Segundo Marcial Pereira, médico do esporte e especialista da BurnUp, healthtech de saúde mental e emocional, a pressão contínua eleva os níveis de cortisol e adrenalina, hormônios associados ao estresse. “Em excesso, esses hormônios geram fadiga, dificuldade de concentração, imunidade reduzida e comprometem o sono. Além disso, a sensação de insuficiência constante corrói a autoconfiança e favorece ansiedade e depressão.”
O peso invisível da autocrítica
Se a cobrança externa já é pesada, a voz interna pode ser ainda mais implacável. Atletas, por exemplo, não enfrentam apenas as expectativas de quem assiste, mas também a própria crença de que precisam ser invencíveis.
“A autocrítica pode causar mais dano que a pressão externa. Trata-se da incorporação de todas as expectativas até acreditar que tudo depende exclusivamente da pessoa. Mas não é assim: não há controle total sobre emoções, o corpo ou fatores externos.”
Esse padrão também se manifesta no dia a dia: o estudante que não admite errar, o profissional que assume sozinho a responsabilidade por um projeto, a mãe que acredita ter de dar conta de tudo. Para Marcial, sinais de que a cobrança excedeu o limite incluem alterações de humor, insônia, irritabilidade e até lesões repetitivas sem causa aparente.
“Quando a cobrança passa a gerar sofrimento em vez de motivação, é sinal de que o limite foi ultrapassado.”
Muitas vezes o problema só é notado pelo corpo: dores persistentes, palpitações ou cansaço prolongado podem ter origem emocional. “É comum que sintomas de ansiedade e estresse se expressem como queixas físicas. Esses sinais são o corpo avisando sobre os excessos”, destaca o médico.
Também há o risco do overtraining, quando os treinos excedem a capacidade de recuperação física e mental: “Em vez de melhorar, o excesso prejudica o rendimento, aumenta o risco de lesões e compromete a motivação.”
Saúde mental como pilar da performance
Uma forma de aliviar essa carga é expor o que costuma ficar escondido. Dar nome ao desconforto, dividir angústias e abrir espaço para diálogos francos pode trazer alívio. “Externalizar é fundamental. Falar sobre ansiedade e autocrítica ajuda a quebrar o tabu e a escoar pensamentos internos”, sugere Tássia.
No âmbito esportivo, isso exige que equipes e treinadores promovam ambientes seguros para conversas abertas. “Criar espaço para diálogo, reconhecer o esforço e não concentrar a atenção apenas no resultado protege os atletas. Erros e derrotas, também na vida, devem ser encarados como aprendizado, não como falhas pessoais”, aponta Marcial.

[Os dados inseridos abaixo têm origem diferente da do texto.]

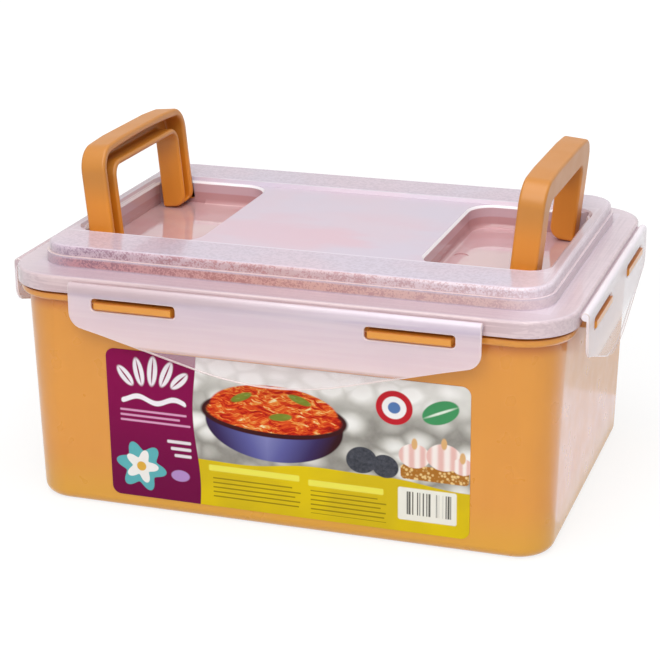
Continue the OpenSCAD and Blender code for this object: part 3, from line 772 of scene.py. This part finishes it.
def make_world():
    """A white backdrop to the eye and to mirrors, and a softer one for all other light."""
    world = bpy.data.worlds.new("studio")
    bpy.context.scene.world = world
    world.use_nodes = True
    tree = world.node_tree
    tree.nodes.clear()
    output = tree.nodes.new("ShaderNodeOutputWorld")
    path = tree.nodes.new("ShaderNodeLightPath")
    seen = tree.nodes.new("ShaderNodeMath")
    seen.operation = "MAXIMUM"
    tree.links.new(path.outputs["Is Camera Ray"], seen.inputs[0])
    tree.links.new(path.outputs["Is Glossy Ray"], seen.inputs[1])
    ambient = tree.nodes.new("ShaderNodeBackground")
    ambient.inputs["Strength"].default_value = AMBIENT
    white = tree.nodes.new("ShaderNodeBackground")
    white.inputs["Strength"].default_value = BACKDROP
    choose = tree.nodes.new("ShaderNodeMixShader")
    tree.links.new(seen.outputs[0], choose.inputs[0])
    tree.links.new(ambient.outputs[0], choose.inputs[1])
    tree.links.new(white.outputs[0], choose.inputs[2])
    tree.links.new(choose.outputs[0], output.inputs["Surface"])


def make_lamp(name, place, aim, size, power, tint=(1, 1, 1)):
    """A soft rectangular lamp of some watts, turned from its place to its aim."""
    data = bpy.data.lights.new(name, "AREA")
    data.shape = "RECTANGLE"
    data.size = size[0]
    data.size_y = size[1]
    data.energy = power
    data.color = tint
    lamp = bpy.data.objects.new(name, data)
    bpy.context.scene.collection.objects.link(lamp)
    lamp.location = place
    lamp.rotation_mode = "QUATERNION"
    lamp.rotation_quaternion = (Vector(aim) - Vector(place)).to_track_quat("-Z", "Y")
    return lamp


make_camera()
make_floor()
make_world()
make_lamp("top_light", (0.05, -0.25, 1.3), (0, 0, 0.1), (1.2, 1.0), 9.5)
make_lamp("front_light", (0.15, -1.2, 1.05), (0, 0, 0.07), (1.0, 0.7), 9.6)
make_lamp("right_light", (0.9, 0.2, 1.2), (0, 0, 0.1), (0.9, 0.9), 1.0)

# A dim bluish card on the floor, which the tub's right wall mirrors
card_place = (0.27, 0.04, 0.004)
card_tint = (0.75, 0.95, 1.5)
card = make_lamp("right_card", card_place, (0.27, 0.04, 1.0), (0.24, 0.2), 0.045, card_tint)
card.visible_diffuse = False
card.visible_camera = False

bpy.context.scene.view_settings.view_transform = "Standard"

Antes restrita a músculos e articulações, a medicina esportiva ampliou o seu olhar. “A abordagem contemporânea entende que a saúde mental é fundamento da alta performance. Não é coerente tratar só o físico sem cuidar da mente”, afirma Marcial. Exemplos como Simone Biles e Gabriel Medina, que interromperam temporariamente as carreiras para priorizar o bem-estar mental, têm contribuído para chamar atenção ao aspecto emocional dos atletas.
O médico ressalta medidas preventivas que fazem diferença: acompanhamento psicológico, técnicas de respiração e mindfulness, sono de qualidade, treinos planejados com pausas, alimentação adequada e hobbies fora do esporte. “Fomentar uma vida social equilibrada é essencial para dar sentido à carreira e evitar que tudo gire apenas em torno de resultados.”
“A sociedade também tem responsabilidade. Com frequência trata-se atletas e pessoas em geral como máquinas de resultados: aplaudem-se vitórias, mas vira-se o rosto diante das derrotas, como se elas não fizessem parte do caminho.”